BENTONVILLE A balanced budget plan for 2013 was presented to Benton County’s justices of the peace Thursday night, but the proposal cut about $1 million in capital requests and left no money for raises.
At A Glance
Benton County’s justices of the peace are working on the county’s 2013 budget. The initial budget proposal includes no raises for county employees or elected officials. According to information from County Comptroller Sarah Daniels, the county’s initial budget projection shows revenue at $40,541,935 in 2013, down from $41,234,853 expected in 2012.
Source: Staff Report
The Finance Committee of the Benton County Quorum Court, meeting as the Budget Committee, reviewed personnel and capital requests from elected officials and department heads Thursday as part of the ongoing budget process. Sarah Daniels, county comptroller, then presented the justices of the peace with a list detailing cuts already made, which lowered the county’s projected deficit from $4.5 million to $1,023,296. Daniels then listed separately another round of cuts that would leave the county with $727 in projected revenue than anticipated expenditures.
“We have some big items on there that will raise some eyebrows,” said Tom Allen, justice of the peace, after Daniels’ list was introduced for discussion.
Daniels told the justices of the peace there were two entries on the lists of projected cuts they might consider paying for from the county’s reserve funds. The County Road Department has identified $940,000 in potential cuts that would reduce equipment purchases in 2013 and also reduce the paving work planned for next year from 61 miles down to about 50 miles. The second big ticket items in the list of newly identified cuts is a proposal for the county to buy two fire trucks for the rural fire service. The county has been buying a pair of trucks for the rural fire department annually to help with the replacement of aging equipment.
“I personally have no problem with that,” Allen said of paying for the two items from reserves for 2013. “This is one time, for one year. Let’s get these with capital reserves this year. Once we get this budget set the way we need, zeroed out, it should be easier going forward.”
Kurt Moore, justice of the peace, said he wanted to continue the practice buying trucks for the rural fire department. He suggested an alternative to buying a pair of trucks from reserves.
“We could do a multi-truck purchase,” Moore said. “Buy 10 trucks now, then not spend that money for the next five years.”
“Something about that scares me,” Allen said.

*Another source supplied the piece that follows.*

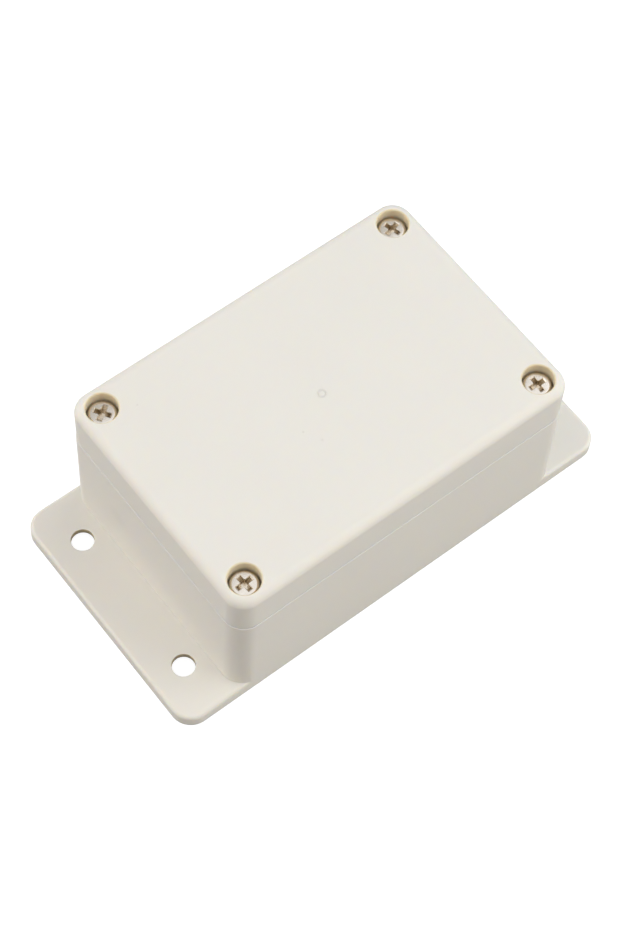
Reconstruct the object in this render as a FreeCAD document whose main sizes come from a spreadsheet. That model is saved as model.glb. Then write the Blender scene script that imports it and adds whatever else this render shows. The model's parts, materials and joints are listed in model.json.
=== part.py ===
import FreeCAD, Part
import math
import os
import Sketcher

# Flanged project box: a moulded base with two ears, a moulded lid, a sealing cord and four lid screws.
# Millimetres and degrees. The origin is at the centre of the underside, +X runs along the box from
# ear to ear, +Y across it and +Z up through the lid.

SIZES = [
    # Outside of the box, measured on the base's rim where the lid parts from it
    ("box_length", 100.0, "base over its short walls, at the rim"),
    ("box_width", 68.0, "base over its long walls, at the rim"),
    ("total_height", 47.0, "underside to lid top"),
    ("lid_height", 12.9, "rim to lid top"),
    ("corner_radius", 5.5, "upright corners of the box, at the rim"),
    ("wall_draft", 0.6, "slope of the base's outer walls, degrees"),
    ("lid_edge_radius", 2.5, "rounding of the lid's top edge"),
    ("lid_step", 0.15, "how far the lid stands in from the base's rim, on each side"),
    ("rim_edge_size", 0.25, "bevel on the base's outer rim edge"),
    # Fixing ears
    ("ear_length", 15.55, "each ear, from the box's rim to its end"),
    ("ear_thickness", 4.0, "plate that forms both ears"),
    ("ear_corner_radius", 5.5, "outer corners of the ears"),
    ("ear_edge_size", 0.65, "bevel on the ears' top edge"),
    ("ear_web_thickness", 1.8, "ears, over the hollow in their underside"),
    ("ear_rim_width", 2.0, "walls round the hollow in the ears' underside"),
    ("ear_hole_diameter", 5.8, "fixing holes"),
    ("ear_hole_inset_x", 9.1, "fixing holes, from the ear's end to the hole's axis"),
    ("ear_hole_inset_y", 13.0, "fixing holes, from the box's long side to the hole's axis"),
    # Walls
    ("wall_thickness", 2.8, "side walls at the rim"),
    ("floor_thickness", 2.6, "floor of the base"),
    ("roof_thickness", 2.6, "top of the lid"),
    ("column_radius", 5.0, "screw columns, from the screw's axis to the cavity"),
    ("cavity_radius", 2.5, "upright corners of the cavity"),
    # Mark of the mould's gate, in the middle of the lid's top
    ("gate_ring_diameter", 2.2, "ring, outside"),
    ("gate_ring_width", 0.32, "ring's groove"),
    ("gate_ring_depth", 0.1, "ring's groove"),
    # Labyrinth seal
    ("land_width", 1.5, "flat of the rim outside the tongue"),
    ("tongue_height", 1.8, "tongue that stands on the base's rim"),
    ("groove_clearance", 0.15, "between the tongue and each side of the groove"),
    ("groove_depth", 3.0, "groove in the lid, from the rim's plane"),
    ("lip_thickness", 1.1, "wall on the inner side of the groove"),
    ("seal_clearance", 0.05, "between the sealing cord and each side of the groove"),
    # Lid screws
    ("screw_inset", 6.4, "lid screws, from both sides of the box at a corner to the screw's axis"),
    ("counterbore_diameter", 8.4, "wells that the screw heads sit in"),
    ("counterbore_depth", 4.7, "wells, from the lid top to the head's seat"),
    ("screw_clearance_diameter", 4.2, "holes through the lid"),
    ("pilot_diameter", 3.0, "holes in the base's screw columns"),
    ("pilot_depth", 14.0, "holes in the base's screw columns, from the rim"),
    ("shank_clearance", 0.05, "between a screw's shank and its pilot hole, on each side"),
    ("screw_length", 18.0, "under the head"),
    ("head_diameter", 7.0, "pan head"),
    ("head_height", 2.4, "pan head"),
    ("head_side_height", 2.1, "upright side of the pan head"),
    ("head_crown_diameter", 6.4, "flat on top of the pan head"),
    ("recess_span", 4.5, "cross recess, over opposite wings"),
    ("recess_wing_width", 1.15, "cross recess, width of a wing"),
    ("recess_depth", 1.9, "cross recess"),
    ("recess_foot_span", 1.8, "cross recess, over opposite wings at its bottom"),
    ("turn_back_left", 33.0, "how far round each screw was driven, degrees"),
    ("turn_front_left", 3.4, "how far round each screw was driven, degrees"),
    ("turn_front_right", -3.6, "how far round each screw was driven, degrees"),
    ("turn_back_right", 16.0, "how far round each screw was driven, degrees"),
    # Stands for a circuit board
    ("stand_inset_x", 14.0, "board stands, from the box's short side to the stand's axis"),
    ("stand_inset_y", 16.0, "board stands, from the box's long side to the stand's axis"),
    ("stand_diameter", 6.0, "board stands"),
    ("stand_height", 5.0, "board stands, above the floor"),
    ("stand_hole_diameter", 2.5, "screw holes in the board stands"),
    ("stand_hole_depth", 5.0, "screw holes in the board stands"),
]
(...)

Moore said treating the purchase of 10 fire trucks like other large capital projects would avoid it being an annual expense and could reduce the cost to the county in the bargain. Marc Trollinger, county fire marshal, said the county has gotten a price reduction in the past when buying more than one or two trucks.
Allen pointed out that 10 trucks, if they cost $250,000 each, would take $2.5 million out of the county’s reserve. Moore said the county would be spending that same amount of money on fire trucks if the Quorum Court approved an annual purchase of two trucks as it has in recent years.
“It’s one of those things where you can spend it now or spend it later,” Moore said.
Trollinger and Marshal Watson, county public safety administrator, both noted while buying a large number of trucks at one time would provide a benefit to the rural fire service it could also pose problems later if the county defers its annual replacement program.
“We could wind up in a similar situation when we get down the road in five years and we’re going to need a tremendous number of trucks,” Watson said.
“It’s going to take some convincing for me to buy a huge number of trucks like that at one time,” Allen said.